This presentation will consider the continuing relevance of poetry to visual art. Using the artist’s own current writing and video work, we will consider the possibilities (and difficulties) of making art about AIDS at this historical juncture.
Gregg Bordowitz is an artist and writer. For the past three years, Bordowitz turned his attention to performance. Testing Some Beliefs is an improvisational lecture that he delivered at Iceberg Projects (Chicago), Murray Guy (New York), Temple Gallery (Philadelphia), and the Modern Art Museum of Fort Worth (Texas). He wrote and directed Sex Mitigating Death: On Discourse and Drives: A Meditative Poem, presented March 18th, 2011, at the Tate Modern, London. He also directed and wrote an opera titled The History of Sexuality Volume One By Michel Foucault: An Opera, which premiered October 1 and 2, 2010 at Tanzquartier Wien, Austria. His most recent book, “General Idea: Imagevirus,” was published by Afterall Books in 2010. A collection of his writings — titled “The AIDS Crisis Is Ridiculous and Other Writings 1986-2003” — was published by MIT Press in the fall of 2004. For this book, Bordowitz received the 2006 Frank Jewitt Mather Award from the College Art Association. In addition, he has received a Rockefeller Intercultural Arts Fellowship and a John Simon Guggenheim Memorial Fellowship, among other grants and awards. His films, including “Fast Trip Long Drop” (1993), “A Cloud In Trousers” (1995), “The Suicide” (1996), and “Habit” (2001) have been widely shown in festivals, museums, movie theaters, and broadcast internationally. Professor Bordowitz teaches in the Film, Video, New Media, and Animation Department at the School of the Art Institute of Chicago, and he is on the faculty of the Whitney Museum Independent Study Program.
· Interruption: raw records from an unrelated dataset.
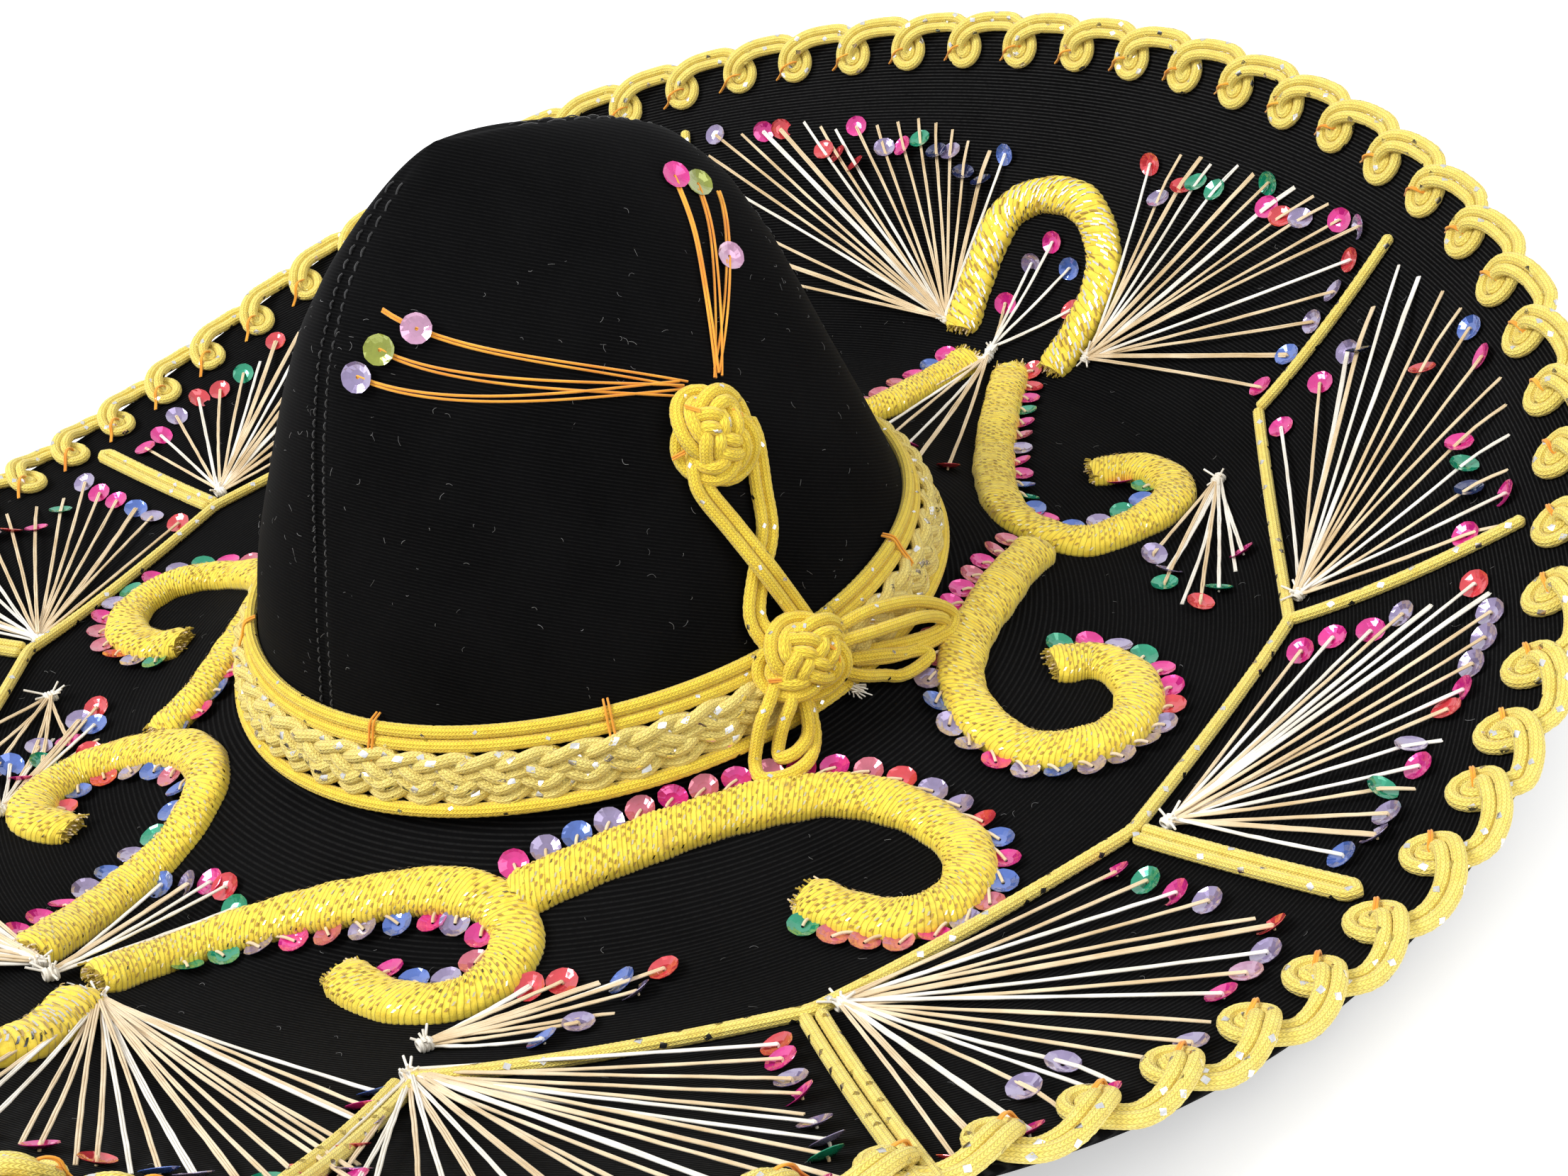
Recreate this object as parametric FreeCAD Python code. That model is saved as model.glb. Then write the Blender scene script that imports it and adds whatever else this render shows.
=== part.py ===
import FreeCAD, Part
import math
import os

# Wide-brimmed embroidered hat. Millimetres, +Z up, front of the hat towards -Y.
# Origin: centre of the head opening, on the plane the brim rests on.
V = FreeCAD.Vector

# ---- driving dimensions ----
HEAD_A, HEAD_B = 88.0, 99.0        # half width and half length of the head opening
CROWN_A, CROWN_B = 92.4, 103.4     # half width and half length of the crown at its foot
CROWN_FOOT = 19.4                  # height of the crown's foot above the resting plane
CROWN_TOP = 166.5
RING_TOP = 5.2                     # top of the brim at its lowest ring
RING_R = 145.0                     # where the inner slope meets the ring
INNER_RISE = 14.0                  # from the ring up to the crown's foot
CURL_POWER = 1.43                  # how quickly the brim curls up towards the rim
LINING_T, BOARD_T, VELVET_T = 0.8, 3.4, 1.0
CORD_R = 2.1
SCROLL_W, SCROLL_H = 7.0, 3.4      # half width and half height of a wrapped scroll
THREAD_R = 0.75
SEQUIN_R = 3.3
LOOP_COUNT = 72
SECTIONS = 24                      # loft sections on each half of the hat


# ---- brim surface ----
def rim_radius(p):
    return (264.9 - 0.2 * math.sin(p) - 5.8 * math.cos(2 * p) + 1.5 * math.sin(3 * p)
            - 4.2 * math.cos(4 * p) + 1.7 * math.sin(5 * p))


def rim_rise(p):
    return (49.6 + 15.4 * math.sin(p) - 32.3 * math.cos(2 * p) - 0.6 * math.sin(3 * p)
            - 6.1 * math.cos(4 * p) + 1.8 * math.sin(5 * p))


def ellipse_radius(a, b, p):
    return a * b / math.hypot(b * math.cos(p), a * math.sin(p))


def brim_z(r, p):
    curl_start = 169.0 + 16.6 * math.sin(p)
    out = max(0.0, (r - curl_start) / (rim_radius(p) - curl_start))
    foot = ellipse_radius(CROWN_A, CROWN_B, p)
    climb = min(1.0, max(0.0, (RING_R - r) / (RING_R - foot)))
    return RING_TOP + rim_rise(p) * out ** CURL_POWER + INNER_RISE * climb ** 1.3


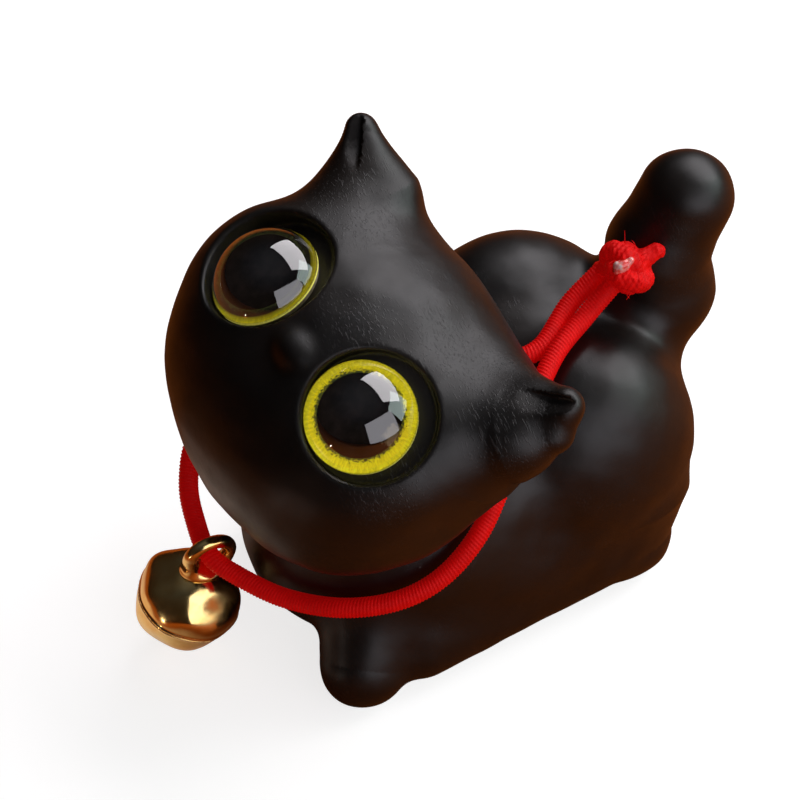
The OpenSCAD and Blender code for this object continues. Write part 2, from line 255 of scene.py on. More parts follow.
def ebony_material():
    """Oiled black wood: close grain, a satin skin, fine knife marks by the ears and eyes, a little dust."""
    material, tree, shader, coords, _ = new_material("ebony", Specular_IOR_Level=0.42)
    grain = noise(tree, stretched(tree, coords, (0.12, 1, 1)), 4200.0, 4.0, 0.6)
    patches = noise(tree, coords, 190.0, 2.0)
    dark = ramp(tree, grain, [(0.30, (0.0016, 0.0011, 0.0009)), (0.72, (0.0052, 0.0030, 0.0018))])
    warm = ramp(tree, patches, [(0.42, (0.0020, 0.0015, 0.0014)), (0.70, (0.0085, 0.0040, 0.0020))])
    wood = mix(tree, 0.5, dark, warm)

    def strokes(way, size, amount):
        """Streaks that run that way, about size millimetres wide; a larger amount leaves fewer."""
        streaks = noise(tree, along_and_across(tree, coords, way, 0.13), 1000.0 / size, 1.0, 0.5)
        return ramp(tree, streaks, [(amount, 0.0), (amount + 0.07, 1.0)])

    where = 0.0
    for place, reach in MARKED_PLACES:
        where = maths(tree, "MAXIMUM", where, near(tree, coords, head_point(*place), reach))
    faint = noise(tree, coords, 260.0, 2.0)
    share = maths(tree, "MAXIMUM", where, ramp(tree, faint, [(0.52, 0.0), (0.66, 0.4)]))
    cuts = maths(tree, "MULTIPLY", strokes((0.0, 0.78, -0.62), 0.16, 0.60), share)
    fine = maths(tree, "MULTIPLY", strokes((0.15, 0.70, -0.70), 0.09, 0.62), share)

    specks = add(tree, "ShaderNodeTexVoronoi", {
        "Vector": coords, "Scale": 520.0, "Randomness": 1.0}, feature="F1")
    round_speck = ramp(tree, specks.outputs["Distance"], [(0.03, 1.0), (0.05, 0.0)])
    chosen = ramp(tree, specks.outputs["Color"], [(0.84, 0.0), (0.87, 1.0)])
    dust = maths(tree, "MULTIPLY", round_speck, chosen)

    marked = mix(tree, maths(tree, "MULTIPLY", cuts, 0.16), wood, (0.09, 0.085, 0.085, 1))
    tree.links.new(mix(tree, dust, marked, (0.30, 0.29, 0.27, 1)), shader.inputs["Base Color"])

    polish = ramp(tree, noise(tree, coords, 320.0, 4.0, 0.62), [(0.3, 0.38), (0.72, 0.48)])
    tree.links.new(mix(tree, dust, polish, (0.9, 0.9, 0.9, 1)), shader.inputs["Roughness"])

    pores = noise(tree, stretched(tree, coords, (0.2, 1, 1)), 5200.0, 3.0, 0.7)
    hand = noise(tree, coords, 420.0, 2.0)
    first = bump(tree, hand, 0.14, 0.30)
    second = bump(tree, pores, 0.016, 0.30, first)
    third = bump(tree, cuts, 0.022, 0.50, second)
    tree.links.new(bump(tree, fine, 0.010, 0.45, third), shader.inputs["Normal"])
    return material


def glass_material():
    """Clear glass with a polished coat, a little hazy in patches."""
    material, tree, shader, coords, _ = new_material(
        "eye_glass", Base_Color=(0.985, 0.99, 0.985, 1), Transmission_Weight=1.0, IOR=1.5,
        Coat_Weight=1.0, Coat_IOR=1.65, Coat_Roughness=0.03)
    haze = ramp(tree, noise(tree, coords, 700.0, 3.0), [(0.55, 0.0), (0.85, 0.05)])
    tree.links.new(haze, shader.inputs["Roughness"])
    return material


def radius_and_turn(tree, uv):
    """Distance from the middle and the angle, for a disc whose UV is its own plane in millimetres."""
    flat = add(tree, "ShaderNodeSeparateXYZ", {"Vector": uv})
    far = add(tree, "ShaderNodeVectorMath", {0: uv}, operation="LENGTH").outputs["Value"]
    turn = maths(tree, "ARCTAN2", flat.outputs["Y"], flat.outputs["X"])
    return far, turn


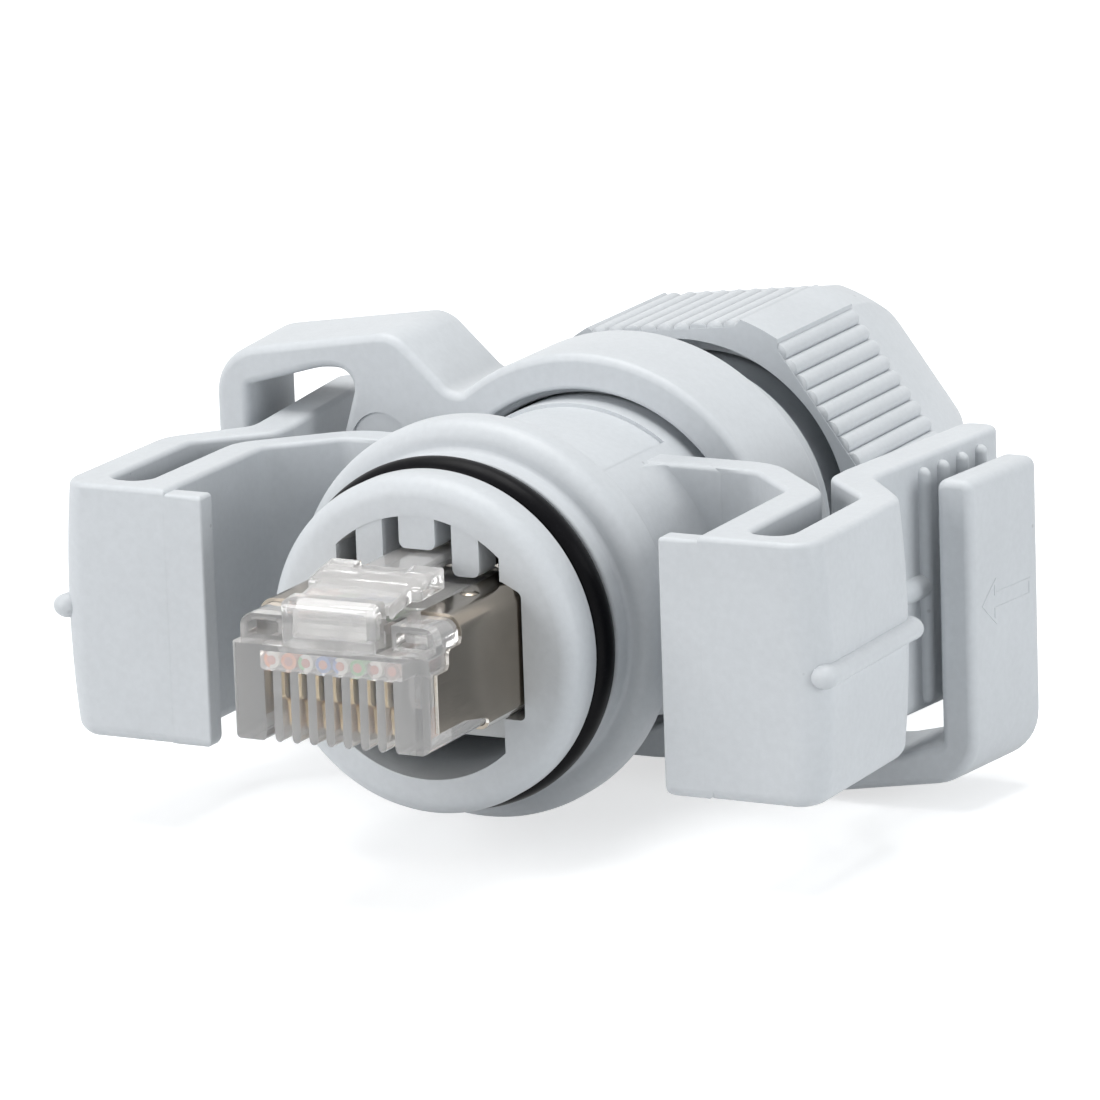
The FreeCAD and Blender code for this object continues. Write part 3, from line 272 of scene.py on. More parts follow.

About The Speakers Series: Each semester the Center for Curatorial Studies at Bard College hosts a regular program of lectures by the foremost artists, curators, art historians, and critics of our day, situating the school and museum’s concerns within the larger context of contemporary art production and discourse. Lectures are open to students and faculty, as well as to the general public, and will also be documented through video and/or audio recordings, which will reside in the CCS Bard Library and Archives.